» **What this task involves**
Where a line holds the word "object", copy that line.
+++ Data supplied
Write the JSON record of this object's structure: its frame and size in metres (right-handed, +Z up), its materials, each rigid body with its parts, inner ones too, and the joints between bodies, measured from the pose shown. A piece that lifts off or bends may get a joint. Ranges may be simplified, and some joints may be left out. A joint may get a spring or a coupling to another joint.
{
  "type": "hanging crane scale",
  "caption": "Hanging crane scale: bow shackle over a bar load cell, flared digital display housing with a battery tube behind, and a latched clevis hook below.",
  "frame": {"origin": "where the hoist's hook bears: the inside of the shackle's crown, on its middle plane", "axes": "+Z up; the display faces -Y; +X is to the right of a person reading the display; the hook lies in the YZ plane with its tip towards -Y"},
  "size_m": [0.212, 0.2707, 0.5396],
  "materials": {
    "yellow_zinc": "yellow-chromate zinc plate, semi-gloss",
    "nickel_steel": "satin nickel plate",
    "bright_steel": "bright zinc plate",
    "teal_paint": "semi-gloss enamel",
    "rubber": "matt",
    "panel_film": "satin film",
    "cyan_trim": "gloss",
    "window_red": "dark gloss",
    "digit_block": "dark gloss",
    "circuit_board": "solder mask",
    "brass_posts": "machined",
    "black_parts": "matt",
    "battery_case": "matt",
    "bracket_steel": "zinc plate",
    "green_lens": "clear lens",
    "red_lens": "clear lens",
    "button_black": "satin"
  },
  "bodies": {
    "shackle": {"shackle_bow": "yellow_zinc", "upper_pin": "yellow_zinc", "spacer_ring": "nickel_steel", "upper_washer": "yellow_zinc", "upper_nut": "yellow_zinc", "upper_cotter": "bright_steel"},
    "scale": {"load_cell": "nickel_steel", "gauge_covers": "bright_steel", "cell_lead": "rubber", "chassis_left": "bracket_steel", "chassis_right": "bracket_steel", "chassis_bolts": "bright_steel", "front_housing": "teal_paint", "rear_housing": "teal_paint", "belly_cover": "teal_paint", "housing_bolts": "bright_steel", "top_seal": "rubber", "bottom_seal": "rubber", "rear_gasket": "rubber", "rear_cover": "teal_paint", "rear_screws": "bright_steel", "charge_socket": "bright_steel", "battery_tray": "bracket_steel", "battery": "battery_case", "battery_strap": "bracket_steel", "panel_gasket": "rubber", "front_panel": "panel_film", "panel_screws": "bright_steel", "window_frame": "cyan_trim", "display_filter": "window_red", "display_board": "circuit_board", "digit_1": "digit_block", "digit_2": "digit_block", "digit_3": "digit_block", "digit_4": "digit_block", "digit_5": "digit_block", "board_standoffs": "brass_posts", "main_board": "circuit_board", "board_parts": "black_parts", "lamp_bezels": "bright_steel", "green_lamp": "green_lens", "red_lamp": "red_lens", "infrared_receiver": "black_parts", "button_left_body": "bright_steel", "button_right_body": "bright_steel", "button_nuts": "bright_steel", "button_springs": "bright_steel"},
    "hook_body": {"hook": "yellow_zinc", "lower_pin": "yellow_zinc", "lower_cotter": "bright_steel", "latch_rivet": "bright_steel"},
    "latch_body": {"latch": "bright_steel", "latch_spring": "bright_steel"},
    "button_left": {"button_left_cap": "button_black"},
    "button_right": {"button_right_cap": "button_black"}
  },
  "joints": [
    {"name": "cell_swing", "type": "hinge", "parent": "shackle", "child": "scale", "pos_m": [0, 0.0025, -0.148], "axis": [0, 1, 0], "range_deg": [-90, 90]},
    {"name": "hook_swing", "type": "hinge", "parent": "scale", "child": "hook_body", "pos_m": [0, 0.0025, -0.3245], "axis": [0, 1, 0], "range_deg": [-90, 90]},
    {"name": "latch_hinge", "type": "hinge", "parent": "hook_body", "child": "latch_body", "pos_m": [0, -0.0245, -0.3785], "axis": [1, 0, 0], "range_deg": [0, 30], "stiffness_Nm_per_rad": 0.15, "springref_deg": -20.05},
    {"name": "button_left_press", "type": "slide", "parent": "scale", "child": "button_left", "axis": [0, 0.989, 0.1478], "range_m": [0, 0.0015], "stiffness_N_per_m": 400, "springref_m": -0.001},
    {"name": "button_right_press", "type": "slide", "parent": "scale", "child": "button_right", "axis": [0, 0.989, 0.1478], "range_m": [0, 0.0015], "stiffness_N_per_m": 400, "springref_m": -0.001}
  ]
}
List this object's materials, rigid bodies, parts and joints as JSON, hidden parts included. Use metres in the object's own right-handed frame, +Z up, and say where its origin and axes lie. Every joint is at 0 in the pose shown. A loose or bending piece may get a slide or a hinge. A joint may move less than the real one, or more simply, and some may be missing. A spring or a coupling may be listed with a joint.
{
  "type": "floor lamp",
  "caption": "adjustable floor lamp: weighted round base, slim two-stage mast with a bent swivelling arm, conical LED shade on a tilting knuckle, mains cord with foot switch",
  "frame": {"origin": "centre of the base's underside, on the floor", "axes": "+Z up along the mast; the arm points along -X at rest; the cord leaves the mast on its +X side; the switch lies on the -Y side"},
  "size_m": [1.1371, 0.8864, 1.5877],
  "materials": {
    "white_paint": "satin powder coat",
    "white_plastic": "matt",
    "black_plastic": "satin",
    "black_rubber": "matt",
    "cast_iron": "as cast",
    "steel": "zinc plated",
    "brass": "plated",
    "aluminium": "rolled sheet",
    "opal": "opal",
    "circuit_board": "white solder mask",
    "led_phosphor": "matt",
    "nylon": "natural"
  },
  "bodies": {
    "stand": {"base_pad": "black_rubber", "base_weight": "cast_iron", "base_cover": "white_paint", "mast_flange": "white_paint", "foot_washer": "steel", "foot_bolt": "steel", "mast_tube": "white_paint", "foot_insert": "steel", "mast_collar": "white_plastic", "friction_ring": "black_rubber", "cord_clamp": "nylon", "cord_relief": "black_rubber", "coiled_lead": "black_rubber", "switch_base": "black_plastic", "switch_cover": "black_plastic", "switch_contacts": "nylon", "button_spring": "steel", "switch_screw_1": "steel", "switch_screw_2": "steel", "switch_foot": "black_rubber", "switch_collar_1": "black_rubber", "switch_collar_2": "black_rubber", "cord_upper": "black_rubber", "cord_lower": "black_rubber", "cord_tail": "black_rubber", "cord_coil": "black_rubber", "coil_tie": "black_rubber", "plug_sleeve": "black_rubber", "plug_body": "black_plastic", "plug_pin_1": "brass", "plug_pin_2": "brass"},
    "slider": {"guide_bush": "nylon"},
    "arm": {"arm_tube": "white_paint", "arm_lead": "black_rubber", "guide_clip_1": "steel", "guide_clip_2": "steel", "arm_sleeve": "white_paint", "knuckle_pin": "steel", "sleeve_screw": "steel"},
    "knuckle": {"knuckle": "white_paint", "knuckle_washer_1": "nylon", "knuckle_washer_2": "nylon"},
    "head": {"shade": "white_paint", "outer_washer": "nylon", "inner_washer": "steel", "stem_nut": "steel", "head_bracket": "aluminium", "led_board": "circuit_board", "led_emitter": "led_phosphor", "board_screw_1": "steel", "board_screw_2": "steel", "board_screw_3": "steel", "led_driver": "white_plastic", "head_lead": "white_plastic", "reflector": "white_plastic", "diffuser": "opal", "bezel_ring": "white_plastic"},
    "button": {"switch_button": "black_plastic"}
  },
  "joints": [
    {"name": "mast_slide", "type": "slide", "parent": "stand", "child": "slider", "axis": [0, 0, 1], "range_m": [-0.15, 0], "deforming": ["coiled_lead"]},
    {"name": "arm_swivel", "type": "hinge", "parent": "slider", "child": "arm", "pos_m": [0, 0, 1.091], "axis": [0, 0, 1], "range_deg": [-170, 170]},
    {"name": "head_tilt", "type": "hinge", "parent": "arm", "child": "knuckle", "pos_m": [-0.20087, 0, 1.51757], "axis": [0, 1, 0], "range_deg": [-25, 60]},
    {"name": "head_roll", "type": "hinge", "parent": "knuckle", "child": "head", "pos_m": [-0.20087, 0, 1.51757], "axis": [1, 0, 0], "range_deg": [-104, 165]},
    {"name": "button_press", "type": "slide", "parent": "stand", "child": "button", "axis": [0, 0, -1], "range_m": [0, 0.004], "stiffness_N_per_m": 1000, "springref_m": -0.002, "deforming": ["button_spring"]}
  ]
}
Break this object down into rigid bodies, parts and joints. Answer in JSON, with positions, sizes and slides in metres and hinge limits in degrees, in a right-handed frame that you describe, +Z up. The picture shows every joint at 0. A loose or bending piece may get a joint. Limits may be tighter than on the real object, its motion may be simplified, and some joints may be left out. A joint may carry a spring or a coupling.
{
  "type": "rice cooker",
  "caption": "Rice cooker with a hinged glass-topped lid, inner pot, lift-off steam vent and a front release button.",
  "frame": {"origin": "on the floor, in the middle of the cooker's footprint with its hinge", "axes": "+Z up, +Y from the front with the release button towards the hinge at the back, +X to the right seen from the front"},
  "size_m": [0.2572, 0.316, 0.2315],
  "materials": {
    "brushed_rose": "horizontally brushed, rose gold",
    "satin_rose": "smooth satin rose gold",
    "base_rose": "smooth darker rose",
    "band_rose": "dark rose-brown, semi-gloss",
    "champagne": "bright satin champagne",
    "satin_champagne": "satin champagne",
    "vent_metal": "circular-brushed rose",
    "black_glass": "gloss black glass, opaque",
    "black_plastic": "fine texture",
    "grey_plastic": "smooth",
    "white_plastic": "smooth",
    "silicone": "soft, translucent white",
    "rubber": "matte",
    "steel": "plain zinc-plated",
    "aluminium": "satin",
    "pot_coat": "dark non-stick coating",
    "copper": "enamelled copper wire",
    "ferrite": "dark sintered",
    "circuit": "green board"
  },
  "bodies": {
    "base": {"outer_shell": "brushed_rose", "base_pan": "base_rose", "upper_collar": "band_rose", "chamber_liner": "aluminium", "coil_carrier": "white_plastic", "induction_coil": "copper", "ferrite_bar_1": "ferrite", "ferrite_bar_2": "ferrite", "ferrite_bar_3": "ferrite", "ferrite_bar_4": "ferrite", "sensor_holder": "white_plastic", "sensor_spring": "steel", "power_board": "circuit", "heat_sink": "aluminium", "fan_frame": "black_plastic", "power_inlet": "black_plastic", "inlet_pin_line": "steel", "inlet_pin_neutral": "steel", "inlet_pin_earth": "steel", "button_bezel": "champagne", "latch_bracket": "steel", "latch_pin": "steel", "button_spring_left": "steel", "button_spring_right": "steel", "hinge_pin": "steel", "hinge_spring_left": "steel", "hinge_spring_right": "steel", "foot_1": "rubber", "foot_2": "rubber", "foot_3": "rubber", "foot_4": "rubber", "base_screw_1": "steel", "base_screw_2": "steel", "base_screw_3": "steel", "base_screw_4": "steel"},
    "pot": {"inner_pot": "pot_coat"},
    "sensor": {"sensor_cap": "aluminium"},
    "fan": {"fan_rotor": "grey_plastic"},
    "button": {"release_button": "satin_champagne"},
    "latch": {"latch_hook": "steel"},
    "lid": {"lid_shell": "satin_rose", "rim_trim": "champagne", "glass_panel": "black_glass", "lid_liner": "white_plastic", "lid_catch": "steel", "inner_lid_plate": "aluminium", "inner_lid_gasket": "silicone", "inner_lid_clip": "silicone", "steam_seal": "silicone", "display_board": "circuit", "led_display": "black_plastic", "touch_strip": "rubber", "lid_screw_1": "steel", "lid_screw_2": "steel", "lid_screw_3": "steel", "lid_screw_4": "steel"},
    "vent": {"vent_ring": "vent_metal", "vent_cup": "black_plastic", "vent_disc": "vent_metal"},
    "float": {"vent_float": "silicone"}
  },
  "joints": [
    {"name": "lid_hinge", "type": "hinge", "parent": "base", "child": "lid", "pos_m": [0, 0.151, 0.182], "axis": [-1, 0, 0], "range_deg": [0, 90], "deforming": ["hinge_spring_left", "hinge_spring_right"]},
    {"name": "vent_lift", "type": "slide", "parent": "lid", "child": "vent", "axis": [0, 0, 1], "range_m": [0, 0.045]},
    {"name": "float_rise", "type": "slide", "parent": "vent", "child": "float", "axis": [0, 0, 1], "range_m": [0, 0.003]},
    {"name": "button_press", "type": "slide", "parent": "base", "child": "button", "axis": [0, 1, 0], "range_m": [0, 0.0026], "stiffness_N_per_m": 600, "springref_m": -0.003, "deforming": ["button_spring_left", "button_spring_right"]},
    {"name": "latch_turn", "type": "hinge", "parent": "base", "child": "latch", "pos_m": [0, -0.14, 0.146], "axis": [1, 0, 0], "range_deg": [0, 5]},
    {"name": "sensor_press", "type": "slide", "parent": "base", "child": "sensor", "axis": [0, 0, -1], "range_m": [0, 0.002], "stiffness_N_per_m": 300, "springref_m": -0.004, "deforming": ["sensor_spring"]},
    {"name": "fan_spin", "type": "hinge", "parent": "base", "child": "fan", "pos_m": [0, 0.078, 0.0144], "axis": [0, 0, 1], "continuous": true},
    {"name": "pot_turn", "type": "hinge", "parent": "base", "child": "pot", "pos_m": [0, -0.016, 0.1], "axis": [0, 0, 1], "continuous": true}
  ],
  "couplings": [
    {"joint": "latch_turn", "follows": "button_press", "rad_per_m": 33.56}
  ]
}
++++++
» **Final answer**
Write the JSON record of this object's structure: its frame and size in metres (right-handed, +Z up), its materials, each rigid body with its parts, inner ones too, and the joints between bodies, measured from the pose shown. A piece that lifts off or bends may get a joint. Ranges may be simplified, and some joints may be left out. A joint may get a spring or a coupling to another joint.
List this object's materials, rigid bodies, parts and joints as JSON, hidden parts included. Use metres in the object's own right-handed frame, +Z up, and say where its origin and axes lie. Every joint is at 0 in the pose shown. A loose or bending piece may get a slide or a hinge. A joint may move less than the real one, or more simply, and some may be missing. A spring or a coupling may be listed with a joint.
Break this object down into rigid bodies, parts and joints. Answer in JSON, with positions, sizes and slides in metres and hinge limits in degrees, in a right-handed frame that you describe, +Z up. The picture shows every joint at 0. A loose or bending piece may get a joint. Limits may be tighter than on the real object, its motion may be simplified, and some joints may be left out. A joint may carry a spring or a coupling.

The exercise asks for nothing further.